Le lendemain, Erik et moi sommes plus ou moins dégoutés, et on passe tous les trois la journée à glander. On bouquine, on profite d’Internet pour envoyer quelques mails, on joue aux cartes, bref, on passe une journée plutôt pépère. Et le soir, même scénario, avec cependant une heure d’avance. Nous revoilà à la gare où l’on nous montre notre bus. Après avoir mis nos gros sacs dans la soute, on entre, et là, j’avoue que c’est une surprise.
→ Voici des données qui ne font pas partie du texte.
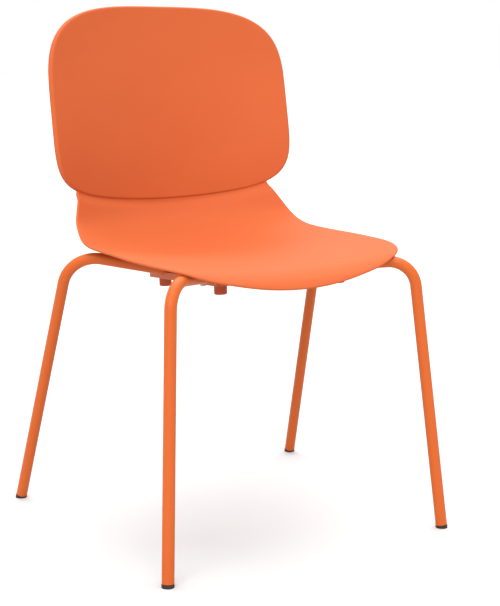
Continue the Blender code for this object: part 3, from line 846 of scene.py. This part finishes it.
def dress_chair():
    """Builds every visible piece and dresses it, and dresses the CAD nodes that stay."""
    dress(build_shell(), "shell_plastic", "seat_shell")
    dress(
        frame_tube(
            "front_tube", FRONT_FOOT, FRONT_LEAN, FRONT_KNEE_Z, FRONT_KNEE_R, FRONT_SPAN,
            FRONT_TUBE_END_Z,
        ),
        "frame_coat", "front_leg_tube",
    )
    dress(
        frame_tube(
            "rear_tube", REAR_FOOT, REAR_LEAN, REAR_KNEE_Z, REAR_KNEE_R, REAR_SPAN,
            REAR_TUBE_END_Z,
        ),
        "frame_coat", "rear_leg_tube",
    )
    for side, hand in ((-1, "left"), (1, "right")):
        dress(rail(f"{hand}_rail", side), "frame_coat", f"{hand}_side_rail")
        front_glide = glide(f"front_{hand}_foot", FRONT_FOOT, FRONT_LEAN, side, FRONT_TUBE_END_Z)
        dress(front_glide, "glide_plastic", f"front_{hand}_glide")
        rear_glide = glide(f"rear_{hand}_foot", REAR_FOOT, REAR_LEAN, side, REAR_TUBE_END_Z)
        dress(rear_glide, "glide_plastic", f"rear_{hand}_glide")
        for end, y in zip(("front", "rear"), BUFFER_Y):
            peg = buffer(f"{end}_{hand}_peg", side, y)
            dress(peg, "buffer_plastic", f"{end}_{hand}_buffer")
        for end in ("front", "rear"):
            dress_node(f"{end}_{hand}_screw", "zinc_steel")
            dress_node(f"{end}_{hand}_washer", "zinc_steel")
            dress_node(f"{end}_{hand}_insert", "brass")


# ---------------------------------------------------------------- floor, light and camera

def add_floor():
    corners = [(-1, -1), (1, -1), (1, 1), (-1, 1)]
    mesh = bpy.data.meshes.new("floor")
    points = [(x * FLOOR_HALF, y * FLOOR_HALF, 0.0) for x, y in corners]
    mesh.from_pydata(points, [], [(0, 1, 2, 3)])
    floor = bpy.data.objects.new("floor", mesh)
    bpy.context.scene.collection.objects.link(floor)
    material = bpy.data.materials.new("floor")
    material.use_nodes = True
    tone = (FLOOR_TONE, FLOOR_TONE, FLOOR_TONE, 1.0)
    set_inputs(material.node_tree.nodes["Principled BSDF"], Base_Color=tone, Roughness=1.0)
    mesh.materials.append(material)


def add_sun(name, place, strength, spread_degrees):
    light = bpy.data.lights.new(name, "SUN")
    light.energy = strength
    light.angle = math.radians(spread_degrees)
    item = bpy.data.objects.new(name, light)
    item.location = place
    item.rotation_euler = (-Vector(place)).to_track_quat("-Z", "Y").to_euler()
    bpy.context.scene.collection.objects.link(item)


def add_world():
    world = bpy.data.worlds.new("studio")
    world.use_nodes = True
    set_inputs(
        world.node_tree.nodes["Background"], Color=(1.0, 1.0, 1.0, 1.0), Strength=SKY_STRENGTH
    )
    bpy.context.scene.world = world


def add_camera():
    camera = bpy.data.cameras.new("camera")
    camera.sensor_width = CAMERA_SENSOR
    camera.lens = CAMERA_LENS
    item = bpy.data.objects.new("camera", camera)
    item.location = CAMERA_AT
    item.rotation_euler = (math.radians(90.0 - CAMERA_DOWN), 0.0, math.radians(CAMERA_ROUND))
    bpy.context.scene.collection.objects.link(item)
    bpy.context.scene.camera = item


dress_chair()
add_floor()
add_world()
for sun in SUNS:
    add_sun(*sun)
add_camera()
bpy.context.scene.view_settings.view_transform = "Standard"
Essayez de vous imaginer trois rangées dans le sens de la longueur, avec une dizaine de lits par rangée. Ça fait déjà pas mal, mais petite précision, les lits sont à deux étages, avec encore des gens plus ou moins assis tout au fond. Le bus quant à lui à une taille standard, ce qui fait que dans ce bus normal, on est environ une soixantaine. Je ne sais pas si vous arrivez à vous imaginer, mais l’endroit ressemble vraiment à une boite de sardine, où l’on essaierait d’entasser le plus de monde possible. La contrepartie de cette efficacité, c’est que les lits font assez cercueils, et sont minuscules, même pour des chinois : c’est-à-dire que je n’arrive pas à tenir dedans, et que mes pieds dépassent. Pour autant, j’avoue qu’on se marre bien avec Erik, et que l’expérience est assez enrichissante, notamment lorsque le bus se met à rouler. Et croyez-le ou non, mais j’arrive même à dormir quelques heures.